Scripts that build objects:
★ ★ ★ ★

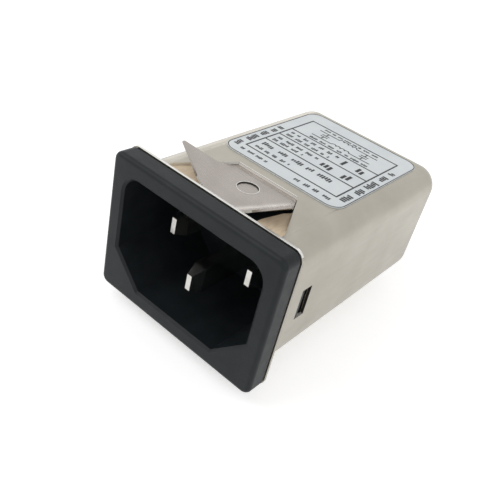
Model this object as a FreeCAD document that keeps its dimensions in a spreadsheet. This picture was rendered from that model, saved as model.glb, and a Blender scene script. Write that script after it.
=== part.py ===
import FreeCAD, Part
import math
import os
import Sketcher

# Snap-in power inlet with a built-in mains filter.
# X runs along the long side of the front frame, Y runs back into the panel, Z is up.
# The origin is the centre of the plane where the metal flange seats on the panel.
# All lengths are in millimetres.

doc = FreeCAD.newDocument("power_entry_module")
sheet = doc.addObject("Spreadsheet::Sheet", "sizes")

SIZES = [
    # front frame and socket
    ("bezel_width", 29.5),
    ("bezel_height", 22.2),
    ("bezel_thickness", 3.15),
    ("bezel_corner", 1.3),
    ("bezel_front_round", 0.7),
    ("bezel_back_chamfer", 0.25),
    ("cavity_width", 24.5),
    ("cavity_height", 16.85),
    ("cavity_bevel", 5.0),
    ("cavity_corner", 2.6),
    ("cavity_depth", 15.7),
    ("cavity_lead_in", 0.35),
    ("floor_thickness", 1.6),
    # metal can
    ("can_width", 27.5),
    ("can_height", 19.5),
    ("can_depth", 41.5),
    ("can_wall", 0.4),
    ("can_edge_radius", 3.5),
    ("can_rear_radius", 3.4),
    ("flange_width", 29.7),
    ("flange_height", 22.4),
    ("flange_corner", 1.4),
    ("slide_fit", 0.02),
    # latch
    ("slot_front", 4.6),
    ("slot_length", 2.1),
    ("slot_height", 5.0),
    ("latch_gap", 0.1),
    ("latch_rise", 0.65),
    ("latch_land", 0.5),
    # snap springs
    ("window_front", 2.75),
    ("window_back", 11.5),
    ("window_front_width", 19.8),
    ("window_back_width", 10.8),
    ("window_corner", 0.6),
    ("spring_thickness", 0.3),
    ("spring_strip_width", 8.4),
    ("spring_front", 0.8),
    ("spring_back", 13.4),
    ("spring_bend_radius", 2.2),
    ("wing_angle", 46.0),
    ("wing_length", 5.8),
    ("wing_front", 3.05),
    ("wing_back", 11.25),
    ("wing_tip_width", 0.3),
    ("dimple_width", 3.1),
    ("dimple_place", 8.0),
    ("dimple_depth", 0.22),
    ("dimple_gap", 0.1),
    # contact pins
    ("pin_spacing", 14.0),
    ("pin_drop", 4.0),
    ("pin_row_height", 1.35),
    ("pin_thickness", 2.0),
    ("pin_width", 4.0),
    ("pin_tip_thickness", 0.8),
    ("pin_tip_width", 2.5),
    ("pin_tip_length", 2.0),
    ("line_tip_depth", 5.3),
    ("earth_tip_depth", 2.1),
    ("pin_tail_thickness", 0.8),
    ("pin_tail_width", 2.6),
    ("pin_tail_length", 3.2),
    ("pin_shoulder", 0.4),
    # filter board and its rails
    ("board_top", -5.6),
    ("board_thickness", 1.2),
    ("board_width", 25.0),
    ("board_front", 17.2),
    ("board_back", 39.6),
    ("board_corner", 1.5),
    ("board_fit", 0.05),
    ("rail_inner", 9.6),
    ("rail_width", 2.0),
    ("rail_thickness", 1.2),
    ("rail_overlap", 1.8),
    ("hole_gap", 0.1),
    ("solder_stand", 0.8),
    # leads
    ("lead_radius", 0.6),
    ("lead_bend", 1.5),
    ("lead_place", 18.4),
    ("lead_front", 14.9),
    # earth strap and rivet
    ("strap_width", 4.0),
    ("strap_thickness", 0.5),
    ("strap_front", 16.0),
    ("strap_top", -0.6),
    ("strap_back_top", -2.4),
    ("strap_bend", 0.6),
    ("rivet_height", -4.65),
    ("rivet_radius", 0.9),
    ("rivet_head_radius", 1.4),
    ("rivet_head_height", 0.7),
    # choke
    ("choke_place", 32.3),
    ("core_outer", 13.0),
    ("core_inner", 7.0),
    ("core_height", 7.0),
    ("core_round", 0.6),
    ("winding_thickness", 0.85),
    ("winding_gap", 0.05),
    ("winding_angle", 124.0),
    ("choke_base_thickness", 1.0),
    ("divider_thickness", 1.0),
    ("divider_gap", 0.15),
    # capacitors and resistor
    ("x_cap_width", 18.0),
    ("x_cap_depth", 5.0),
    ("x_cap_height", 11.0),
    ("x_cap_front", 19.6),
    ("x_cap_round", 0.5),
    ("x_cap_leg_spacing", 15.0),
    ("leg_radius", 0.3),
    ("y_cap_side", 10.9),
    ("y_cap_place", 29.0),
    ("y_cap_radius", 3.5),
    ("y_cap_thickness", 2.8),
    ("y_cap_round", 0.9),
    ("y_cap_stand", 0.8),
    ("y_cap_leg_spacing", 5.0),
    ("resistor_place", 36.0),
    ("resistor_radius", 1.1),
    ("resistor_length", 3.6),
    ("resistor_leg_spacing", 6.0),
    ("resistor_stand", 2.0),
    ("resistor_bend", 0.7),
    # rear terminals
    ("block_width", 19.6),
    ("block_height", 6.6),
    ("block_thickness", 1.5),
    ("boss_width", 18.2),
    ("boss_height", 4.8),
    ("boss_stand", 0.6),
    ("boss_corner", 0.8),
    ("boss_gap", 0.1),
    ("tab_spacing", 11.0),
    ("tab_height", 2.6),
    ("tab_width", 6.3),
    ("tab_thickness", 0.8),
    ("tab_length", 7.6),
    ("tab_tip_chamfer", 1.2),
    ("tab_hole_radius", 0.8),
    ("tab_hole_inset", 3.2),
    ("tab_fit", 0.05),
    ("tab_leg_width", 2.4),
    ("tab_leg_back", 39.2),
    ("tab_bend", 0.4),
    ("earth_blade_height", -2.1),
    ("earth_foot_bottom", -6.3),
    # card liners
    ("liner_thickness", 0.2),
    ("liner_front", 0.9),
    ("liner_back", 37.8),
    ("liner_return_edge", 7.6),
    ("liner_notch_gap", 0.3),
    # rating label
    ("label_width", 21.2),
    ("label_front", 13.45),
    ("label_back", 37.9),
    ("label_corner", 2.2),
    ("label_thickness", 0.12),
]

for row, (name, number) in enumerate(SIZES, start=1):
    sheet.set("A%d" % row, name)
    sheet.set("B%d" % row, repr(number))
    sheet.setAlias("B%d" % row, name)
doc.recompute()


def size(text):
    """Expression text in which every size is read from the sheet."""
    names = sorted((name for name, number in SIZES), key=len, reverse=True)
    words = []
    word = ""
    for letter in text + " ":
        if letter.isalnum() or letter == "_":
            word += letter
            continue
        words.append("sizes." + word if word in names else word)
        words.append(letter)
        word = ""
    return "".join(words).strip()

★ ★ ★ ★

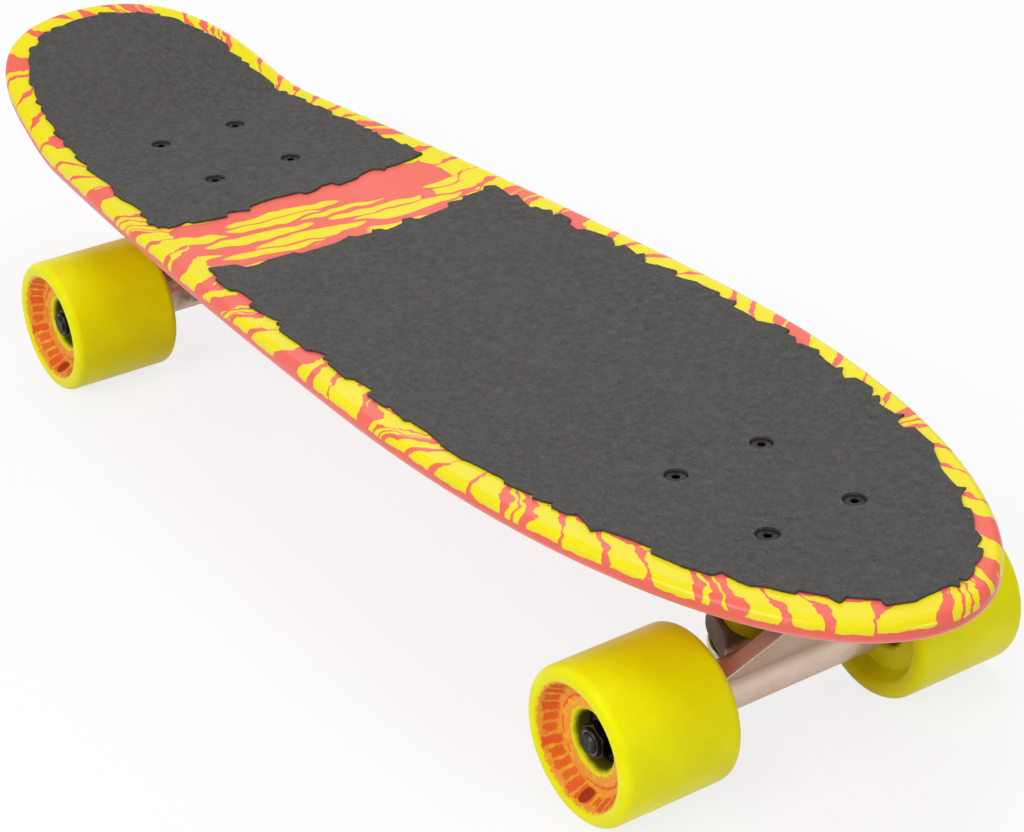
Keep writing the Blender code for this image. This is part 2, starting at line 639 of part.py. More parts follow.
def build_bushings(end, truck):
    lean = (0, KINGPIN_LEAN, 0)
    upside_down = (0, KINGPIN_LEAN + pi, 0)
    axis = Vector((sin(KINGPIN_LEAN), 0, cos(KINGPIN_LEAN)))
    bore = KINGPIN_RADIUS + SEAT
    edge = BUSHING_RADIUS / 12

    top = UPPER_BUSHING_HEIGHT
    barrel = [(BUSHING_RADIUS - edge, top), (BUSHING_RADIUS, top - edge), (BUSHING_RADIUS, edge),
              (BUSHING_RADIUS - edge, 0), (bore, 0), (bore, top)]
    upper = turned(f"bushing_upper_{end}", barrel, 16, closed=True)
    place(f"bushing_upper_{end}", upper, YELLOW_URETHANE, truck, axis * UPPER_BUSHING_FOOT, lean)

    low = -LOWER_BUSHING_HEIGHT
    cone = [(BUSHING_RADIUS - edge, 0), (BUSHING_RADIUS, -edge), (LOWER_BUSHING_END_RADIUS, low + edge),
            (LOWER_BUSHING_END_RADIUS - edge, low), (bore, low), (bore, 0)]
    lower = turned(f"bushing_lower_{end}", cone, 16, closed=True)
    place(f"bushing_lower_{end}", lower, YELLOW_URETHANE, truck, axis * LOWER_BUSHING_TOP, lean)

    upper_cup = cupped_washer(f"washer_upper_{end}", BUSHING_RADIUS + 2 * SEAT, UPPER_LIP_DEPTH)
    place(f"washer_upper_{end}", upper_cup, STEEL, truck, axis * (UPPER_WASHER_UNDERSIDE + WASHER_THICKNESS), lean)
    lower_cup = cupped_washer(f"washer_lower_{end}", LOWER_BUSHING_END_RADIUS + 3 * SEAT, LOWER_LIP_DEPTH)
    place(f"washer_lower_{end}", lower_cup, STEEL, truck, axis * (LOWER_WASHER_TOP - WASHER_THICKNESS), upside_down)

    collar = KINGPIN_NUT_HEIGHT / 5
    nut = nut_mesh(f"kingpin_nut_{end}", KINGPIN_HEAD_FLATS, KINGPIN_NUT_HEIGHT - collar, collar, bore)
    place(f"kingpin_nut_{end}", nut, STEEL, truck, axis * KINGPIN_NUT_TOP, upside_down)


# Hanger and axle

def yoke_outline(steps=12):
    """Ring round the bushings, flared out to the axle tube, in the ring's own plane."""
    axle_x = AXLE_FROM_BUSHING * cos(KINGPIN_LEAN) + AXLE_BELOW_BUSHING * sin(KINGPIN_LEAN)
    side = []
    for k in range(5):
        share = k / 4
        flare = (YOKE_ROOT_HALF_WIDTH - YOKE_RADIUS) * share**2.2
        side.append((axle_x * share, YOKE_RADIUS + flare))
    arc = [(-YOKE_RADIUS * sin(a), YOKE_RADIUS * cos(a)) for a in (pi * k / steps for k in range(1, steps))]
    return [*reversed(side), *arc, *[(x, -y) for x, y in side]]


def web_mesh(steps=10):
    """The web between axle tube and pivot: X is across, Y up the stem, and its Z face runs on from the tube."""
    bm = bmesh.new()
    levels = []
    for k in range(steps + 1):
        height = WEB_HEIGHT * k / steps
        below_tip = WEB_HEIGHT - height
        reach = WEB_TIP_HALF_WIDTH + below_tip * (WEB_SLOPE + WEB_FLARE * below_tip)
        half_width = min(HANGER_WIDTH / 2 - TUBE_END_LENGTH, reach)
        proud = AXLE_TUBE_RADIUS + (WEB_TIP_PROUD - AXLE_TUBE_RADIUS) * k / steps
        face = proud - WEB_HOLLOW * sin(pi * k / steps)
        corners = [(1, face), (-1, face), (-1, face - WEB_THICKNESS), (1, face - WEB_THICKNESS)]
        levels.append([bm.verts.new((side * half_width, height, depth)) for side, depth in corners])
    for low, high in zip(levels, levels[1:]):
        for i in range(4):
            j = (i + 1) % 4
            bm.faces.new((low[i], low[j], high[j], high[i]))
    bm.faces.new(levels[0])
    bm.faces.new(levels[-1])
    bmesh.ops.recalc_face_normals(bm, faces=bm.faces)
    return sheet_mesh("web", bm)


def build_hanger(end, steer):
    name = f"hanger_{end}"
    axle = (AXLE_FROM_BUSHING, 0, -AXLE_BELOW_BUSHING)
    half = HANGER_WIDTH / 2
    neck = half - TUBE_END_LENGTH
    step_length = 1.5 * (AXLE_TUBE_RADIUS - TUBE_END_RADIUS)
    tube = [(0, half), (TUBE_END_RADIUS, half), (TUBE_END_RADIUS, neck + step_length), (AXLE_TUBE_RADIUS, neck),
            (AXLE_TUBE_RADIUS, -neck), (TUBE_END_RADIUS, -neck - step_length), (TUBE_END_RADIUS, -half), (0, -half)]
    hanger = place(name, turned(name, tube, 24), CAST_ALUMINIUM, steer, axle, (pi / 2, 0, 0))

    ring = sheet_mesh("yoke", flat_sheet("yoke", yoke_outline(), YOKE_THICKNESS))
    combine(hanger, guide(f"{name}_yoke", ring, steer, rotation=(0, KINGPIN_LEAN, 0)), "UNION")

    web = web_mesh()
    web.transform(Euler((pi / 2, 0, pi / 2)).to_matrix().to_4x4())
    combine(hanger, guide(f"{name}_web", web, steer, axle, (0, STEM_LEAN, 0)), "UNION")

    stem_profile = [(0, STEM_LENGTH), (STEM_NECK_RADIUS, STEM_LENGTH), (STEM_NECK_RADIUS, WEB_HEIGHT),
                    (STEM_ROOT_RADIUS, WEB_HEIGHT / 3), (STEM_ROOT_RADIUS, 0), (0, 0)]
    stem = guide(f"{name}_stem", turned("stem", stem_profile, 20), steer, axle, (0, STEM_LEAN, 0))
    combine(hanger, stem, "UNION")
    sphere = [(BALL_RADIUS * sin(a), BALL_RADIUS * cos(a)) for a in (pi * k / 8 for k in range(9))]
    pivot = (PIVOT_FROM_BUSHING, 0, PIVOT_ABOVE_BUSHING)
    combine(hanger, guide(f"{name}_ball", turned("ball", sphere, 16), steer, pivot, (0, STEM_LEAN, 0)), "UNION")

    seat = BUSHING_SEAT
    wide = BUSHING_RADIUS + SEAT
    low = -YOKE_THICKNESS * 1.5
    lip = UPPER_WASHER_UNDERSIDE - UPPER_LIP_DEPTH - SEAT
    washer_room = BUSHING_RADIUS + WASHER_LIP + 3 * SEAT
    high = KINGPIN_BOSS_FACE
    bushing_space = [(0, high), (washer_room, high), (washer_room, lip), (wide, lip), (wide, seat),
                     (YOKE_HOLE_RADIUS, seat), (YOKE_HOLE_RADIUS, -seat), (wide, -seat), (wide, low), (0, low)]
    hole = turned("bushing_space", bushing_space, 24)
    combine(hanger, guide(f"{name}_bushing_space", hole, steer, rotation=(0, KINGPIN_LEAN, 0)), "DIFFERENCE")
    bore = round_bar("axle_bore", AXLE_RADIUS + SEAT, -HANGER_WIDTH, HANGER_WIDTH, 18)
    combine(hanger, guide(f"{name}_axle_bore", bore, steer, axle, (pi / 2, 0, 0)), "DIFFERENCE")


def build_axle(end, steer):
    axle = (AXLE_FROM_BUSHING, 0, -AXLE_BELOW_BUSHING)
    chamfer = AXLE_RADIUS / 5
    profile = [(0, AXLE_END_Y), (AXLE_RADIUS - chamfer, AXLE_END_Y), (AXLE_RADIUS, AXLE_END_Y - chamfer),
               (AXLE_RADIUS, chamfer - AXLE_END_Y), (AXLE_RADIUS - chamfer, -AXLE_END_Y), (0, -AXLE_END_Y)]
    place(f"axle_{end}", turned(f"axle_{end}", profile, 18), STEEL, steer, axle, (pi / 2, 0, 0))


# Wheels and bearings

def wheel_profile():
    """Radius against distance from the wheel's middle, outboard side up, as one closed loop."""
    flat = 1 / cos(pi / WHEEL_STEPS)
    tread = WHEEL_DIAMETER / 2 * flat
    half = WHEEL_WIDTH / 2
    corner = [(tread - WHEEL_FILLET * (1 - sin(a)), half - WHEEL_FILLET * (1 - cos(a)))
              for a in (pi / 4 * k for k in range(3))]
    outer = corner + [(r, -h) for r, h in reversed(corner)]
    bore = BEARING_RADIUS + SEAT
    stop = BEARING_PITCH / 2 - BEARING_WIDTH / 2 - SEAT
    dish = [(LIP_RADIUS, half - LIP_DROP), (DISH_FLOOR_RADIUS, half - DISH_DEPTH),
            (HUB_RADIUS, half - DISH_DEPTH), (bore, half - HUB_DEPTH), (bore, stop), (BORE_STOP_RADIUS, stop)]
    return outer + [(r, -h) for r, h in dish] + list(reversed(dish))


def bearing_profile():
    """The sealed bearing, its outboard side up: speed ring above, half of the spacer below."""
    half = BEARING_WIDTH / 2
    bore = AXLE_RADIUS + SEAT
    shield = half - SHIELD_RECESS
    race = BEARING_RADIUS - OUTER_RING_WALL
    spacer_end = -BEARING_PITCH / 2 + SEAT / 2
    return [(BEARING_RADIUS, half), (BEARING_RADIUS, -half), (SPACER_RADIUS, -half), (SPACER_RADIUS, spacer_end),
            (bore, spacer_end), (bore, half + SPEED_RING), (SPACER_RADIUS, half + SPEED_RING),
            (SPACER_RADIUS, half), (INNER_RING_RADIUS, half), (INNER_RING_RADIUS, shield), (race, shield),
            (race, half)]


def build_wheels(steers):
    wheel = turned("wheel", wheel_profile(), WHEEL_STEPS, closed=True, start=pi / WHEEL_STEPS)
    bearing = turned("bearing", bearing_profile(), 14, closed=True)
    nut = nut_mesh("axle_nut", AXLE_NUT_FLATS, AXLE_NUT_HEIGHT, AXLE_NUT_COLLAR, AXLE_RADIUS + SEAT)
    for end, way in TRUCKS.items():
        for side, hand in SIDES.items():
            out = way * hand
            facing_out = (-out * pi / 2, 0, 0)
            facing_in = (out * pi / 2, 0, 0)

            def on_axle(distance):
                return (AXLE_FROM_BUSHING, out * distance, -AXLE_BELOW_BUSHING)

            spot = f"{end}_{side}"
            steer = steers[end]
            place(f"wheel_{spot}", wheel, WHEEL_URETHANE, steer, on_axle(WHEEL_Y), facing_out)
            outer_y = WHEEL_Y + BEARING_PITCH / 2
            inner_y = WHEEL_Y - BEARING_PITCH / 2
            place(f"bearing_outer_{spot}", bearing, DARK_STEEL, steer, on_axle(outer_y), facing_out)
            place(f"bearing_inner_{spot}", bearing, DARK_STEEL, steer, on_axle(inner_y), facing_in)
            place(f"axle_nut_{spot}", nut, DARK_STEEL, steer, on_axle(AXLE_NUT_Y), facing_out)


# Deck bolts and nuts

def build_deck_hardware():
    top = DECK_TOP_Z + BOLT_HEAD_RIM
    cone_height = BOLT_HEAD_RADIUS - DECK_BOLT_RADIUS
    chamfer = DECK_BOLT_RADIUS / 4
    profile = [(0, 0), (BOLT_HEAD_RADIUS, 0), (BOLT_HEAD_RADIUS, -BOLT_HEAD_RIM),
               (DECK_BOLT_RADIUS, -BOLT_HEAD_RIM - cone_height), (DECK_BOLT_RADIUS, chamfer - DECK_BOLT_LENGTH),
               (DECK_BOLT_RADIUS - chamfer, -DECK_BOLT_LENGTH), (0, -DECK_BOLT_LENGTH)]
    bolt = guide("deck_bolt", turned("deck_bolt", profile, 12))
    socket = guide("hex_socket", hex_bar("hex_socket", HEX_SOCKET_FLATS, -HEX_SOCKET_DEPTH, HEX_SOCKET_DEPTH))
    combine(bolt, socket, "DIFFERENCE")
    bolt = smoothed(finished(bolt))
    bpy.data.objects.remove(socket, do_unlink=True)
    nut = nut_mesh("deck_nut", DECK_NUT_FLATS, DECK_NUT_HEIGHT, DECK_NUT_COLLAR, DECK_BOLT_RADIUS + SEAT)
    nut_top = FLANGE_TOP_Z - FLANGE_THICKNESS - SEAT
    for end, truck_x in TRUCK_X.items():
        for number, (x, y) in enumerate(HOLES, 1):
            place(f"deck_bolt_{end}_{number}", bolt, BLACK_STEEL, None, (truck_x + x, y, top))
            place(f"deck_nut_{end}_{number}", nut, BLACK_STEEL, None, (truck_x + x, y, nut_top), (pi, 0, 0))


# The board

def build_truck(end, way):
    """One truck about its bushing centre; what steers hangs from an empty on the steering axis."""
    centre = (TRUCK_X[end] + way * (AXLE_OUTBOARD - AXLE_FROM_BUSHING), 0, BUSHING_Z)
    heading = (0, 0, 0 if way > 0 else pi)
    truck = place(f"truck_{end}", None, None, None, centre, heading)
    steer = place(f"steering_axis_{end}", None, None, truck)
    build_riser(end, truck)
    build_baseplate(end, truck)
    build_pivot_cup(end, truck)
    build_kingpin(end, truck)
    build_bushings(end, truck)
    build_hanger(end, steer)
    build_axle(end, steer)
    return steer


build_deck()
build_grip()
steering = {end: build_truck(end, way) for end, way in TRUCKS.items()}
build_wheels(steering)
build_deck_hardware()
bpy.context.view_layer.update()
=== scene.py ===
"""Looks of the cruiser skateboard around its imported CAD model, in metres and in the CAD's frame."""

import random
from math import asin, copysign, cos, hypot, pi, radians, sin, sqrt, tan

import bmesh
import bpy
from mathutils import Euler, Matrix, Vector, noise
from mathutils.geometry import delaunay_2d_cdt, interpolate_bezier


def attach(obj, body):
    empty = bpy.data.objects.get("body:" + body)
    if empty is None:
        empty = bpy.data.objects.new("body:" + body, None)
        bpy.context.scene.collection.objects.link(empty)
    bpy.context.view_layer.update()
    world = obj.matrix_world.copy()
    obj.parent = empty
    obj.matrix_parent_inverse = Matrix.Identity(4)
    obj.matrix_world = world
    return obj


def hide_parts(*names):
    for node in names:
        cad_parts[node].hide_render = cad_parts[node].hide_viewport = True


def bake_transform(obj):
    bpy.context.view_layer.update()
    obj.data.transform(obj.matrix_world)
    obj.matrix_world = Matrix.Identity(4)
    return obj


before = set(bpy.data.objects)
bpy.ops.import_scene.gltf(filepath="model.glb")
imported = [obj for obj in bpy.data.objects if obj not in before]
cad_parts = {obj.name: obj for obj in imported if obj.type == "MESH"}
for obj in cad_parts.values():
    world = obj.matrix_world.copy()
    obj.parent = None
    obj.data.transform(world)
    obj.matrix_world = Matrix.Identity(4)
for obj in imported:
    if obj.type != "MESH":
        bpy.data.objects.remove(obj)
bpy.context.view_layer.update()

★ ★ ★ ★

§ Exercise: Extract the lines from the line with "Keep writing the" through the line with "edge = BUSHING_RADIUS / 12". Keep both of those lines, copy everything exactly, and add nothing.

§ Written solution:
Keep writing the Blender code for this image. This is part 2, starting at line 639 of part.py. More parts follow.
def build_bushings(end, truck):
    lean = (0, KINGPIN_LEAN, 0)
    upside_down = (0, KINGPIN_LEAN + pi, 0)
    axis = Vector((sin(KINGPIN_LEAN), 0, cos(KINGPIN_LEAN)))
    bore = KINGPIN_RADIUS + SEAT
    edge = BUSHING_RADIUS / 12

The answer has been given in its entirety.